Teachers and administrators are strictly prohibited from singling out such peaceful dissent for discipline, admonishment or public ridicule.

Any teacher or administrator doing so should swiftly and forthrightly be subjected to reprimand or discipline including assignment to an appropriate Teacher Quality Enhancement Training program in order to mitigate any future injustices on their part.

The Pledge itself takes all of fifteen seconds to recite — which is likely a main reason most states and public school boards ascribe it for compliance with their respective education codes, policies and regulations — yet the Pledge, as with standardized patriotic exercises, is designated to inculcate patriotic values upon our nation’s children.

These values — i.e., love of and devotion to country — include American Exceptionalism, which secures even the Liberty and human rights to dissent against that very love and devotion.

Contrary to popular opinion however, dissent is obviously not de facto the ‘highest form of patriotism.’

As Socrates warns the ages in Plato’s Republic:

“[D]emocracy has her own good [Freedom], of which the insatiable desire brings her to dissolution… the father grows accustomed to descend to the level of his sons and to fear them, and the son is on a level with his father, he having no respect or reverence for either of his parents; and this is his freedom… the truth being that the excessive increase of anything often causes a reaction in the opposite direction… above all in forms of government… The excess of liberty, whether in States or individuals, seems only to pass into excess of slavery.”

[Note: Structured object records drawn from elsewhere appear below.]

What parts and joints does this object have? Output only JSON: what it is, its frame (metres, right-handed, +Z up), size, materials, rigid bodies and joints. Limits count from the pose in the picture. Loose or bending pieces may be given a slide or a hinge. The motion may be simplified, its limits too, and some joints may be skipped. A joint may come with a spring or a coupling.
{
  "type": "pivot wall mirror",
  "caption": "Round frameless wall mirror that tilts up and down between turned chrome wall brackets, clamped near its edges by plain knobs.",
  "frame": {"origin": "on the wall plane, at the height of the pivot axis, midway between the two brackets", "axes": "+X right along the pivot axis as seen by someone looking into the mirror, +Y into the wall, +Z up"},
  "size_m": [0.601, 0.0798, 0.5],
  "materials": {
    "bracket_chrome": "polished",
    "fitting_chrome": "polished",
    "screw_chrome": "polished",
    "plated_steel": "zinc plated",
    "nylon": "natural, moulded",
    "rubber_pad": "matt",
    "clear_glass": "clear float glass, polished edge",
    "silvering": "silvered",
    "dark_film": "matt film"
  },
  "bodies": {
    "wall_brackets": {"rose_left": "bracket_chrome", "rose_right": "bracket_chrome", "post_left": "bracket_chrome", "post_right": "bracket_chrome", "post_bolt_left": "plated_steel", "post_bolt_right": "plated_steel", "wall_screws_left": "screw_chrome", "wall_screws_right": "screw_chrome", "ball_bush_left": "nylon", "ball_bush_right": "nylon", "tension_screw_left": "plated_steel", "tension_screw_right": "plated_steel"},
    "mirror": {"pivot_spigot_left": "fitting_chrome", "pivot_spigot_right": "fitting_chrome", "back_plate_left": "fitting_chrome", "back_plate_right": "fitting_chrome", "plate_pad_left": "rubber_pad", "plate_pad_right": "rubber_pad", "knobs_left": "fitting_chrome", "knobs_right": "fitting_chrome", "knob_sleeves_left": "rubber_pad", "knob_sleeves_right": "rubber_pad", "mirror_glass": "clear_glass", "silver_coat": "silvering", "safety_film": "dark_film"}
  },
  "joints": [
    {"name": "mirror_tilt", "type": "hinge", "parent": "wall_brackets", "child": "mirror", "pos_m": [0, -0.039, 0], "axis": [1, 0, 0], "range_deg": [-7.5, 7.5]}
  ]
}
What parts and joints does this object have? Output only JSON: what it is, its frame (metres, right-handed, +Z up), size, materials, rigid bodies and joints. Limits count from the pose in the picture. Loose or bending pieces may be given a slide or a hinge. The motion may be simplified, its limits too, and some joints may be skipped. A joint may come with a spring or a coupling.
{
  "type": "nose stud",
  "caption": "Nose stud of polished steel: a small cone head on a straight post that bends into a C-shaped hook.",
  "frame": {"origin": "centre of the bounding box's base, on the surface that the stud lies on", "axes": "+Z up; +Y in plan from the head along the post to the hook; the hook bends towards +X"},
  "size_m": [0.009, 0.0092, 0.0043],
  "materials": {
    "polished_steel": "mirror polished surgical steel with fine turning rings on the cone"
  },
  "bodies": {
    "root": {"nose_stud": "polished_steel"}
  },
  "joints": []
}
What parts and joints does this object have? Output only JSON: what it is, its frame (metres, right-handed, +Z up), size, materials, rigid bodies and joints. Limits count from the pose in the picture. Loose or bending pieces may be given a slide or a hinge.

Is it an excess of liberty that incites a fifth-grader to irrational dissent against a pro forma patriotic exercise, and in the process tell his substitute teacher to “go jump off a bridge”?

Perhaps, but that is for his parents to decide, the Supreme Court moots further argument.

There is however a parallel issue that might be worthy of consideration:

Can state and local school boards compel teachers to lead the Pledge of Allegiance in their classrooms?

The Supreme Court held in Newdow v. Elk Grove 2004 that, yes, in fact they can:

Congress prescribed a Pledge of Allegiance, the State… required patriotic observances in its schools, and the School District chose to comply by requiring teacher-led recital of the Pledge of Allegiance by willing students.

Hopefully teachers unions and under-their-thumb school boards won’t exploit this latest attack against the Pledge as a destructive excuse to reject and undermine its original intent, i.e., allegiance to the American Republic in all her glory and the values inculcation thereof.

Hopefully as well, outside political advocacy groups will be barred as sponsors of so-called “Tolerance Through Education” programs that intrude outside Lawyer/Facilitators — without prior parental notification – into classrooms as a means of creating political correctness Pledges of Tolerance that students can be shamed to abide, while concurrently pressured to diminish the traditional Pledge of Allegiance to the Flag of the United States of America.

Whenever public schools ignore or revise long-standing Patriotic Exercises policy requiring simply the Pledge, or Star Spangled Banner, replacing those with near meaningless vagaries like “Appropriate patriotic exercises also include, but are not limited to, songs, poems, quotations and discussions related to the development of citizenship in a democracy” one begins to wonder whether rulebooks are any longer worth the paper they’re printed on.

What values should the required daily patriotic exercises in public schools inculcate in American students?